Any conversations on freedom and Prince have to begin with the man himself.  I cannot think of one musician, one artist, who stomped through life (in heeled boots!) being more authentically and genuinely himself.  I remember specifically that my mother did not want me listening to or looking at my brother’s Prince’s albums (Yes. The actual vinyl) because she wasn’t ready for whomever Prince was, so she knew her eight-year-old daughter couldn’t possibly be.

But who is ever ready for Prince, really? No one. So, I snuck and watched, and listened, anyway. I’d ogle my brother’s Purple Rain album cover anyway, looking in wonder at the tiny man donned in fitted purple and ruffles, wearing eyeliner and the flyest feathered, layered hair I had ever seen, but still very much sitting in his masculine power atop a motorbike. Then, Lovesexy happened with Prince sitting beautifully and nearly nude on the cover.
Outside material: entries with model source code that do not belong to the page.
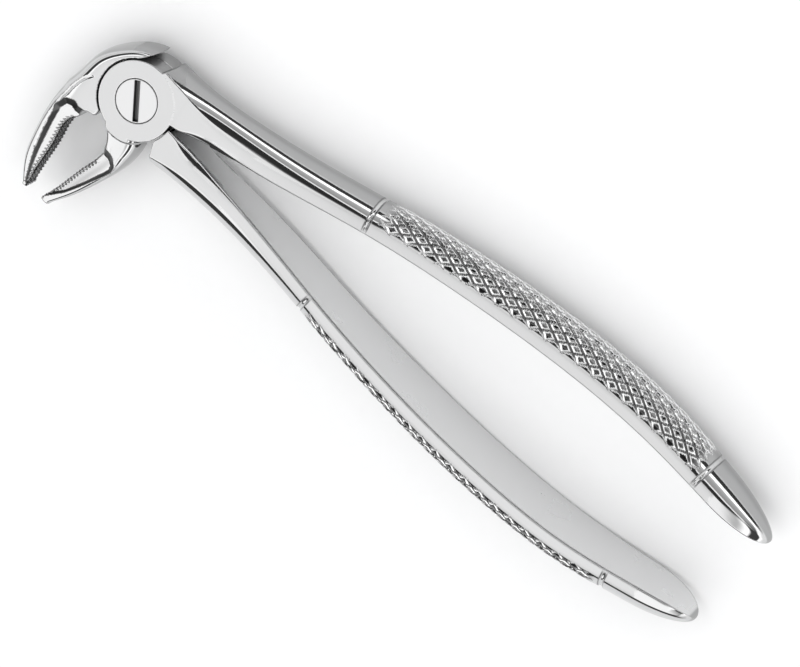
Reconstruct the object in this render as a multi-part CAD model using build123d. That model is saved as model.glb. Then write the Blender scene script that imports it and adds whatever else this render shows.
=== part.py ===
from build123d import *
import os
from math import cos, radians, sin

# Extraction forceps for lower teeth: two forged levers on one slotted screw.
# Origin: on the screw's axis, at the back face of the joint.
# +Z: along the screw towards its head.  +X: between the handles, towards their ends.
# +Y: the side of the handle that belongs to the front half.  The beaks point along -Y.
# The pose is the one at rest: beaks about 4 mm apart at their tips.  Millimetres.

# ---- joint ----
JOINT_THICKNESS = 9.6
MID = JOINT_THICKNESS / 2
DISC_RADIUS = 8.1
POCKET_CLEARANCE = 0.25
PLATE_GAP = 0.1
POCKET_RADIUS = DISC_RADIUS + POCKET_CLEARANCE

# ---- screw ----
HEAD_DIAMETER = 8.8
HEAD_THICKNESS = 2.2
SHANK_DIAMETER = 5.0
RUNNING_CLEARANCE = 0.05
SLOT_WIDTH = 1.15
SLOT_DEPTH = 1.1
SLOT_LENGTH = 8.2
SLOT_ANGLE = 120.8

# ---- handles ----
# Stations along X: distance from the axis, half of the gap between the handles, shift of the
# line midway between them, thickness, width (along Z), width of the flat front facet.
HANDLE_STATIONS = [
    (0.0, 0.3, 0.0, 9.6, 9.5, 8.4),
    (8.0, 0.4, 0.0, 9.2, 9.5, 7.0),
    (17.0, 1.9, 0.3, 7.9, 9.7, 3.9),
    (30.0, 4.3, 0.7, 6.9, 10.6, 2.6),
    (51.0, 8.7, 0.9, 6.6, 12.0, 2.4),
    (74.0, 12.2, 0.9, 7.0, 13.6, 2.4),
    (97.0, 14.0, 0.9, 7.2, 14.2, 2.4),
    (118.0, 13.6, 0.9, 7.0, 14.0, 2.4),
    (134.0, 11.3, 0.9, 6.4, 12.4, 2.2),
]
HANDLE_END_SECTIONS = [(0.0, 1.0), (0.35, 0.93), (0.7, 0.74), (0.92, 0.45), (1.0, 0.2)]
HANDLE_END_DRIFT = 3.0
FRONT_HANDLE_LENGTH = 147.6
REAR_HANDLE_LENGTH = 145.6
HANDLE_CANT = 6.0
CANT_STARTS_AT = 17.0
CANT_FULL_AT = 51.0

# ---- beaks ----
# Stations: inner point, outer point, height of the gripping face, greatest height.
LOWER_BEAK_STATIONS = [
    ((-3.4, -6.9), (4.6, -6.6), 9.2, 9.4),
    ((-0.9, -10.6), (5.3, -9.6), 8.2, 9.0),
    ((-0.3, -13.4), (5.0, -13.0), 4.6, 7.4),
    ((-2.1, -20.0), (2.5, -19.6), 4.3, 6.0),
    ((-4.0, -26.2), (-0.7, -26.0), 4.2, 5.4),
    ((-5.2, -29.9), (-4.0, -30.3), 3.6, 4.2),
]
UPPER_BEAK_STATIONS = [
    ((-7.2, -8.3), (-14.4, -8.0), 8.6, 9.3),
    ((-8.6, -12.2), (-14.5, -13.0), 4.8, 7.8),
    ((-9.3, -19.0), (-14.0, -20.0), 4.3, 6.2),
    ((-9.2, -25.6), (-12.6, -26.2), 4.2, 5.4),
    ((-9.0, -30.0), (-10.4, -30.4), 3.6, 4.2),
]
# The shoulder that carries the upper beak round the disc: stations by angle about the axis
# and outer radius, then the stations that turn from the disc towards the beak.
SHOULDER_RADII = [(97.0, 10.2), (125.0, 10.3), (150.0, 10.9), (175.0, 12.3), (196.0, 13.9)]
SHOULDER_INNER_RADIUS = 6.0
SHOULDER_GRIP = 9.2
SHOULDER_HEIGHT = 9.4
SHOULDER_TURN = [
    ((-5.4, -4.4), (-14.1, -6.4), 9.2, 9.4),
    ((-4.5, -8.5), (-14.4, -8.9), 9.0, 9.2),
]

# ---- upright stop walls, each a point and the direction of its line seen from the front ----
FRONT_STOP_POINT = (1.1, 7.9)
FRONT_STOP_ANGLE = 55.0
REAR_STOP_POINT = (7.2, -4.2)
REAR_STOP_ANGLE = 108.0
SHOULDER_STOP_POINT = (-3.5, 8.1)
SHOULDER_STOP_ANGLE = 230.0
SHOULDER_STOP_REACH = 12.0


def handle_section(x, edge, side, thickness, width, facet):
    """D-shaped section of a handle, with its front inner edge at Y = edge.

    The inner face is flat, and turned a little towards the front; the outer side is round.
    """
    half = width / 2
    cant = HANDLE_CANT * min(max((x - CANT_STARTS_AT) / (CANT_FULL_AT - CANT_STARTS_AT), 0), 1)
    middle = edge - side * half * sin(radians(cant))
    plane = Plane(origin=(x, middle, MID), x_dir=(0, side, 0), z_dir=(side, 0, 0))
    outline = Polyline((facet, -half), (0, -half), (0, half), (facet, half))
    crown = ThreePointArc((facet, half), (thickness, 0), (facet, -half))
    return plane * Rot(0, 0, -cant) * make_face(outline + crown)


def handle(side, length):
    """One handle, from inside the joint to its rounded end."""
    sections = []
    for x, gap, shift, thickness, width, facet in HANDLE_STATIONS:
        sections.append(handle_section(x, side * gap + shift, side, thickness, width, facet))
    x, gap, shift, thickness, width, facet = HANDLE_STATIONS[-1]
    end_sections = []
    for travel, scale in HANDLE_END_SECTIONS:
        end_x = x + (length - x) * travel
        edge = side * (gap - HANDLE_END_DRIFT * travel + thickness * (1 - scale) * 0.4) + shift
        end_sections.append(
            handle_section(end_x, edge, side, thickness * scale, width * scale, facet * scale)
        )
    return loft(sections) + loft(end_sections)


def beak_section(inner, outer, grip, height):
    """Section across a beak: flat gripping face, rounded outer side."""
    across = Vector(outer[0] - inner[0], outer[1] - inner[1], 0)
    width = across.length
    plane = Plane(
        origin=(inner[0], inner[1], MID),
        x_dir=across,
        z_dir=across.cross(Vector(0, 0, 1)),
    )
    face_line = Line((0, -grip / 2), (0, grip / 2))
    bulge = Spline(
        (0, grip / 2),
        (0.42 * width, height / 2),
        (width, 0),
        (0.42 * width, -height / 2),
        (0, -grip / 2),
    )
    return plane * make_face(face_line + bulge)


def beak(stations):
    return loft([beak_section(*station) for station in stations])


def shoulder_section(angle, radius):
    """Section through the shoulder in a plane that holds the screw's axis."""
    out = Vector(cos(radians(angle)), sin(radians(angle)), 0)
    inner = out * SHOULDER_INNER_RADIUS
    outer = out * radius
    return beak_section((inner.X, inner.Y), (outer.X, outer.Y), SHOULDER_GRIP, SHOULDER_HEIGHT)


def round_plate(radius, bottom, top):
    return Pos(0, 0, (bottom + top) / 2) * Cylinder(radius, top - bottom)


def keep_side(body, point, angle, reach=80):
    """Keep what lies to the right of a vertical cut through point at the given angle."""
    cutter = Pos(0, reach / 2, 0) * Box(reach, reach, 30)
    return body - Pos(point[0], point[1], MID) * Rot(0, 0, angle) * cutter


def make_screw():
    head = round_plate(HEAD_DIAMETER / 2, JOINT_THICKNESS - HEAD_THICKNESS, JOINT_THICKNESS)
    shank = round_plate(SHANK_DIAMETER / 2, 0, JOINT_THICKNESS - HEAD_THICKNESS)
    slot = Pos(0, 0, JOINT_THICKNESS) * Rot(0, 0, SLOT_ANGLE)
    slot = slot * Box(SLOT_LENGTH, SLOT_WIDTH, 2 * SLOT_DEPTH)
    return head + shank - slot


def make_front_half():
    """Front plate of the joint, the +Y handle and the beak nearer to the handles."""
    plate = round_plate(DISC_RADIUS, MID + PLATE_GAP / 2, JOINT_THICKNESS)
    lever = keep_side(handle(1, FRONT_HANDLE_LENGTH), FRONT_STOP_POINT, FRONT_STOP_ANGLE)
    pocket = round_plate(POCKET_RADIUS, -10, MID + PLATE_GAP / 2)
    body = plate + (lever - pocket) + (beak(LOWER_BEAK_STATIONS) - pocket)
    bore_radius = SHANK_DIAMETER / 2 + RUNNING_CLEARANCE
    body -= round_plate(bore_radius, -10, 20)
    head_radius = HEAD_DIAMETER / 2 + RUNNING_CLEARANCE
    return body - round_plate(head_radius, JOINT_THICKNESS - HEAD_THICKNESS - PLATE_GAP / 2, 20)


def make_rear_half():
    """Rear plate of the joint, the -Y handle, and the shoulder that carries the other beak."""
    plate = round_plate(DISC_RADIUS, 0, MID - PLATE_GAP / 2)
    lever = keep_side(handle(-1, REAR_HANDLE_LENGTH), REAR_STOP_POINT, REAR_STOP_ANGLE)
    sections = [shoulder_section(*station) for station in SHOULDER_RADII]
    sections += [beak_section(*station) for station in SHOULDER_TURN]
    shoulder = keep_side(
        loft(sections), SHOULDER_STOP_POINT, SHOULDER_STOP_ANGLE, SHOULDER_STOP_REACH
    )
    pocket = round_plate(POCKET_RADIUS, MID - PLATE_GAP / 2, 20)
    arm = (shoulder - pocket) + (beak(UPPER_BEAK_STATIONS) - pocket)
    body = plate + (lever - pocket) + arm
    return body - round_plate(SHANK_DIAMETER / 2, -10, 20)


os.makedirs("parts", exist_ok=True)
export_step(make_front_half(), "parts/front_half.step")
export_step(make_rear_half(), "parts/rear_half.step")
export_step(make_screw(), "parts/pivot_screw.step")
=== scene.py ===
import math

import bpy
import numpy as np
from mathutils import Matrix, Vector


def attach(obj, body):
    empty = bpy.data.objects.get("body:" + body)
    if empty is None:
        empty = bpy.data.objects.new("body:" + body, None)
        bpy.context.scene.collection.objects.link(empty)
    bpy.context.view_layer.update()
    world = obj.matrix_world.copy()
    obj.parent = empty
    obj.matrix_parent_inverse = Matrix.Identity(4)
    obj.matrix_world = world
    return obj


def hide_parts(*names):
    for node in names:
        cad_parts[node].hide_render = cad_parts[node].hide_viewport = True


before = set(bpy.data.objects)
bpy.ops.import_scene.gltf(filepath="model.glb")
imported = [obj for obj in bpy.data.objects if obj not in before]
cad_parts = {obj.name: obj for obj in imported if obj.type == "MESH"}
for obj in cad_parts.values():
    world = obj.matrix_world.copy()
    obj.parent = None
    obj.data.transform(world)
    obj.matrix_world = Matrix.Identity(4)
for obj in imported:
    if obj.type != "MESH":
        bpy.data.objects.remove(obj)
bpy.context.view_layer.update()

# Extraction forceps.  All shape numbers are millimetres in the CAD frame:
# Z along the screw towards its head, X between the handles, beaks along -Y.
MM = 0.001
GRID_SHIFT = 0.0137

# ---- how finely the pieces are divided; the handles are tubes of rings from TUBE_START ----
HEAD_STEP = 0.22
BEAK_STEP = 0.16
TUBE_START = 17.0
INNER_POINTS = 10
FACET_POINTS = 6
ARC_POINTS = 72
KNURL_STEP = 0.24

# ---- joint ----
TOP = 9.6
MID = 4.8
DISC_RADIUS = 8.1
POCKET_RADIUS = 8.4
HALF_PLATE_GAP = 0.05
HEAD_RADIUS = 4.4
HEAD_BOTTOM = 7.4
SHANK_TOP = 7.0
SHANK_RADIUS = 2.5
SLOT_ANGLE = math.radians(120.8)
SLOT_HALF_WIDTH = 0.575
SLOT_HALF_LENGTH = 4.1
SLOT_DEPTH = 1.1
# Upright stop walls: a point, and the direction of the wall seen from the front.
FRONT_STOP = ((1.1, 7.9), 55.0)
REAR_STOP = ((7.2, -4.2), 108.0)
SHOULDER_STOP = ((-3.5, 8.1), 230.0)
# From here outwards the levers rise above the joint's flat face, by this slope.
LEVER_RISE_FROM = 8.0
LEVER_RISE = 0.2

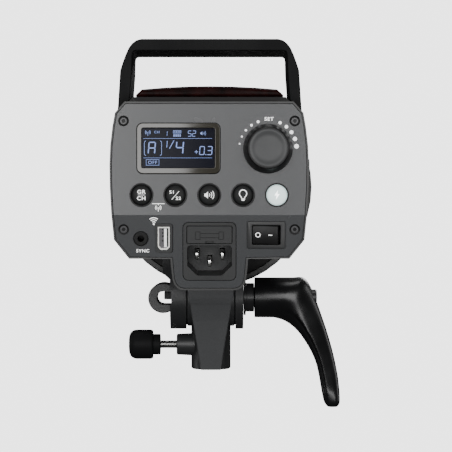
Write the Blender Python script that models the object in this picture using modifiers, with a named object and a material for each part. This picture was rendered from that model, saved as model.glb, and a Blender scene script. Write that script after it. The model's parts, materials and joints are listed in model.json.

It was my first year as a teen; it made something in my body shiver.  I was too young to remember a younger Prince on the cover of Dirty Mind sporting a trench coat, a thong (and thigh high boots when you check out more photos from the time of the album), but I’d figure out later that Prince’s androgyny was as much a part of him as him being a multi-instrumentalist (or a comedian, which he absolutely was too).

I mean, we had Rick James smudging the lines between what we thought Black manhood looked like (and many other musicians before him), but Prince did it and did it to death.  Not only did his style embody many of the traits we associated with women—heels, makeup, and a killer resting bitch face— but Prince possessed a certain sultry, Oshun-like energy that we didn’t see openly exhibited by Black men at that time.  Of course, we know that he was a radical because of how he approached his art.  He wrote, produced, arranged and played most if not all of the instruments on his albums to start—your fave, literally, could never.  But he was also radical because he helped us imagine that there was a world outside of the gender and sexual binaries that we understood. And he would deal. Because Prince intended to flaunt all of that sexy fluidity whether we approved or not.  Prince was an unknowing feminist icon flourishing right in front of my eyes, and I had no idea.

When we think of feminist  principles, we forget that the freedom movement is for everybody—that when we free women from archaic ideas about who they should be, we also free men.  We also forget that a segment of the feminist agenda is all about sex and pleasure. Who sang about women experiencing pleasure, and “getting off” more consistently than Prince? “Soft and Wet,” on Prince’s debut album For You, boasted that all the crooner wanted to hear was his lover’s “sweet love sighs.” Let’s name more of Prince’s songs that center women’s pleasure: “I Wanna Be Your Lover,” “Head”(in 1980), “Do, Me Baby,” “Slow Love,” “Scandalous,” “Joy In Repetition,” “Power Fantastic” and so, so many more.  In a world where women’s sexual experiences supposedly center around men’s orgasms, Prince told us he wanted us to c*me, and maybe some of us needed that permission.  Additionally, if we really want to be grown here, we’ll also recognize that Prince’s songs on sex were always accompanied by the perfect rhythms to thrust to.

But what made Prince most feminist, in my eyes, was his storytelling—the  characters that were shaped in the songs he wrote.  Prince didn’t always get the girl, in his music at least. In fact, when he wasn’t giving women orgasms (and getting turned out in process), he was often terribly broken hearted in his songs. Songs like “Little Red Corvette”, “Darling Nikki”, “Anotherloverholeinyourhead”, “Sexy M.F.,” and even his most recent hit “This Could Be Us,”,demonstrated that women could be wild and free, and still worthy of love and respect. In fact, Prince’s music annihilated the madonna/whore trope that said women who wanted and enjoyed sex would never been seen as desired partners, if they wanted to be partnered at all. Many of Prince’s female characters weren’t even interested in being tied down. In Prince’s eyes women could play (and be players) too. He continued these kinds of portrayals of sexy, fiery and independent women in films as well.

So women from everywhere have played, and orgasmed, and crushed hard on a man who might apply makeup better than we ever could, all because of his purple majesty.  We’re all, absolutely better, freer and more feminist because of Prince, and we get to hold on to this realization, even now that he’s gone.